### Problem
Output the lines below exactly, please, from the first line until the line with "PALE = (0.760, 0.300, 0.250)", counting both.

### Source material
§

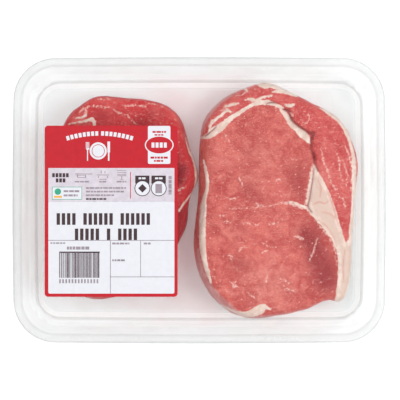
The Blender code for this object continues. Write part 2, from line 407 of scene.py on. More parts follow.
# The colour of painted shade on the smaller steak.
SMALL_PAINTED_SHADE = (0.230, 0.006, 0.014)
FAT_CREAM = (0.830, 0.700, 0.620)
FAT_PINK = (0.780, 0.500, 0.440)
VEIN = (0.620, 0.270, 0.220)
STREAK = (0.760, 0.380, 0.330)
SMALL_STREAK = (0.700, 0.200, 0.180)
SMALL_SIDE = (0.500, 0.070, 0.072)
FAT_WARM = (0.660, 0.490, 0.410)
# The cut side's colour, made lighter with painted light to offset the shade on the sides.
CUT_SIDE_AND_PAINTED_LIGHT = (0.860, 0.205, 0.185)
# The colour of painted shade in the crevices.
CREVICE_SHADE = (0.230, 0.022, 0.026)
SKIN = (0.500, 0.190, 0.180)
SKIN_PALE = (0.620, 0.330, 0.320)
# The colour of painted sheen and paler muscle.
PALE = (0.760, 0.300, 0.250)


def meat_finish(name, light, deep, dark, cap_light, cap_deep, fleck, side, gloss):
    """Raw beef: grainy muscle with bundled fibres, flecks of fat, cream seams and a moist sheen, with painted
    shade, painted sheen and painted light on the sides.
    """
    made, tree = new_tree(name)
    place = object_place(tree)
    broad = noise(tree, place, 22 * MM, 2.0)
    patches = noise(tree, place, 6 * MM, 4.0, 0.6, 0.6)
    grains = noise(tree, place, 1.1 * MM, 4.0, 0.7, 0.4)
    fine = noise(tree, place, 0.7 * MM, 3.0, 0.7)
    fibres = noise(tree, stretched(tree, place, (1.0, 3.6, 1.0), 14.0), 3.6 * MM, 3.0, 0.6, 1.4)
    wavy = noise(tree, place, 2.4 * MM, 2.0)
    warped = maths(tree, "MULTIPLY_ADD", wavy, 0.002, -0.001)
    bent = add_node(tree, "ShaderNodeVectorMath", {0: place, 1: warped}, operation="ADD").outputs["Vector"]
    bundles = cells(tree, bent, 1.7 * MM, "DISTANCE_TO_EDGE")
    between = ramp(tree, bundles, 0.0, 0.16, 1.0, 0.0)

    clouds = plus(tree, times(tree, broad, 0.32), times(tree, patches, 0.42))
    tone_share = plus(tree, clouds, times(tree, grains, 0.26))
    eye = mixed(tree, ramp(tree, tone_share, 0.385, 0.605), deep, light)
    cap = mixed(tree, ramp(tree, tone_share, 0.385, 0.605), cap_deep, cap_light)
    in_cap = ramp(tree, attribute(tree, "cap"), -0.8, 0.8)
    muscle = mixed(tree, in_cap, eye, cap)
    # Painted sheen and paler muscle, where each steak's listed spots lie.
    lifted = times(tree, attribute(tree, "pale"), ramp(tree, patches, 0.25, 0.75, 0.35, 1.0))
    muscle = mixed(tree, lifted, muscle, PALE)
    grain = times(tree, between, ramp(tree, patches, 0.4, 0.75, 0.04, 0.26))
    muscle = mixed(tree, grain, muscle, fleck)
    muscle = mixed(tree, ramp(tree, fibres, 0.55, 0.72, 0.0, 0.38), muscle, fleck)
    muscle = mixed(tree, ramp(tree, fibres, 0.42, 0.28, 0.0, 0.40), muscle, deep)
    # Painted shade: darker where each steak's listed spots lie.
    shadowed = times(tree, attribute(tree, "dark"), ramp(tree, patches, 0.2, 0.75, 0.7, 0.95))
    muscle = mixed(tree, shadowed, muscle, dark)

    speck_cells = cells(tree, bent, 3.1 * MM)
    some = ramp(tree, noise(tree, place, 4.5 * MM, 1.0), 0.46, 0.55)
    specks = times(tree, ramp(tree, speck_cells, 0.17, 0.09, 0.0, 0.85), some)
    flecked = noise(tree, stretched(tree, place, (1.0, 1.7, 1.0), 35.0), 2.6 * MM, 5.0, 0.7, 1.8)
    flecks = ramp(tree, maths(tree, "MULTIPLY_ADD", in_cap, 0.02, flecked), 0.60, 0.66, 0.0, 0.75)
    muscle = mixed(tree, maths(tree, "MAXIMUM", specks, flecks), muscle, STREAK)

    ragged = maths(tree, "MULTIPLY_ADD", noise(tree, place, 1.5 * MM, 4.0, 0.7), 4.2, -2.1)
    torn = maths(tree, "MULTIPLY_ADD", ragged, 1.9, attribute(tree, "streak"))
    streak = ramp(tree, torn, -0.5, 0.8)
    streak_tone = mixed(tree, ramp(tree, grains, 0.4, 0.6, 0.0, 0.6), STREAK, FAT_CREAM)
    muscle = mixed(tree, times(tree, streak, 0.78), muscle, streak_tone)
    fat_edge = plus(tree, attribute(tree, "fat"), ragged)
    fat_share = ramp(tree, fat_edge, -0.5, 0.5)
    fat_core = ramp(tree, fat_edge, -0.4, 0.5)
    fat_tone = mixed(tree, ramp(tree, patches, 0.3, 0.7), FAT_CREAM, FAT_WARM)
    fat_tone = mixed(tree, ramp(tree, fat_edge, 2.6, 5.0, 0.0, 0.8), fat_tone, FAT_WARM)
    fat_tone = mixed(tree, ramp(tree, fibres, 0.5, 0.72, 0.0, 0.5), fat_tone, FAT_PINK)
    fat_tone = mixed(tree, times(tree, attribute(tree, "vein"), 0.7), fat_tone, VEIN)
    fat = mixed(tree, fat_core, FAT_PINK, fat_tone)
    surface = mixed(tree, fat_share, muscle, fat)
    # The sides take their own tone: the cut side's colour, and on the larger steak painted light that lifts
    # their shade.
    side_tone = mixed(tree, ramp(tree, patches, 0.3, 0.7), side, deep)
    side_share = times(tree, attribute(tree, "side"), ramp(tree, fat_share, 0.0, 1.0, 0.85, 0.0))
    surface = mixed(tree, side_share, surface, side_tone)
    skin = ramp(tree, plus(tree, attribute(tree, "skin"), ragged), -1.2, 1.2, 0.0, 0.8)
    skin = times(tree, skin, ramp(tree, fat_share, 0.0, 1.0, 1.0, 0.2))
    surface = mixed(tree, skin, surface, mixed(tree, ramp(tree, patches, 0.35, 0.65), SKIN, SKIN_PALE))
    # Painted shade: the crevices are darkened.
    surface = mixed(tree, attribute(tree, "crevice"), surface, CREVICE_SHADE)

    height = plus(tree, times(tree, fine, 0.6), times(tree, between, 0.4))
    normal = bump(tree, height, 0.6, 0.3 * MM)
    normal = bump(tree, fibres, 0.4, 0.5 * MM, normal)
    normal = bump(tree, patches, 0.3, 0.8 * MM, normal)
    wet = ramp(tree, noise(tree, place, 3.0 * MM, 3.0), 0.3, 0.7, 0.34, 0.52)
    inputs = {
        "Base Color": surface, "Roughness": wet, "Specular IOR Level": gloss, "Normal": normal,
        "Subsurface Weight": 0.08, "Subsurface Radius": (1.0, 0.35, 0.25), "Subsurface Scale": 1.0 * MM,
        "Coat Weight": 0.06, "Coat Roughness": 0.22,
    }
    output(tree, principled(tree, inputs))
    return made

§

### Result of this exercise
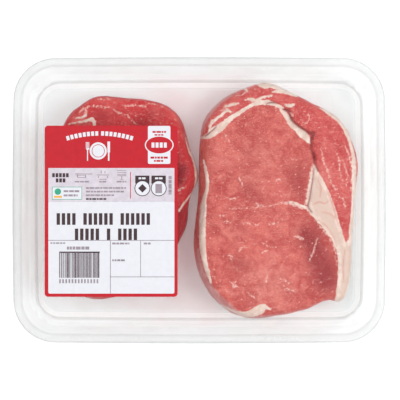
The Blender code for this object continues. Write part 2, from line 407 of scene.py on. More parts follow.
# The colour of painted shade on the smaller steak.
SMALL_PAINTED_SHADE = (0.230, 0.006, 0.014)
FAT_CREAM = (0.830, 0.700, 0.620)
FAT_PINK = (0.780, 0.500, 0.440)
VEIN = (0.620, 0.270, 0.220)
STREAK = (0.760, 0.380, 0.330)
SMALL_STREAK = (0.700, 0.200, 0.180)
SMALL_SIDE = (0.500, 0.070, 0.072)
FAT_WARM = (0.660, 0.490, 0.410)
# The cut side's colour, made lighter with painted light to offset the shade on the sides.
CUT_SIDE_AND_PAINTED_LIGHT = (0.860, 0.205, 0.185)
# The colour of painted shade in the crevices.
CREVICE_SHADE = (0.230, 0.022, 0.026)
SKIN = (0.500, 0.190, 0.180)
SKIN_PALE = (0.620, 0.330, 0.320)
# The colour of painted sheen and paler muscle.
PALE = (0.760, 0.300, 0.250)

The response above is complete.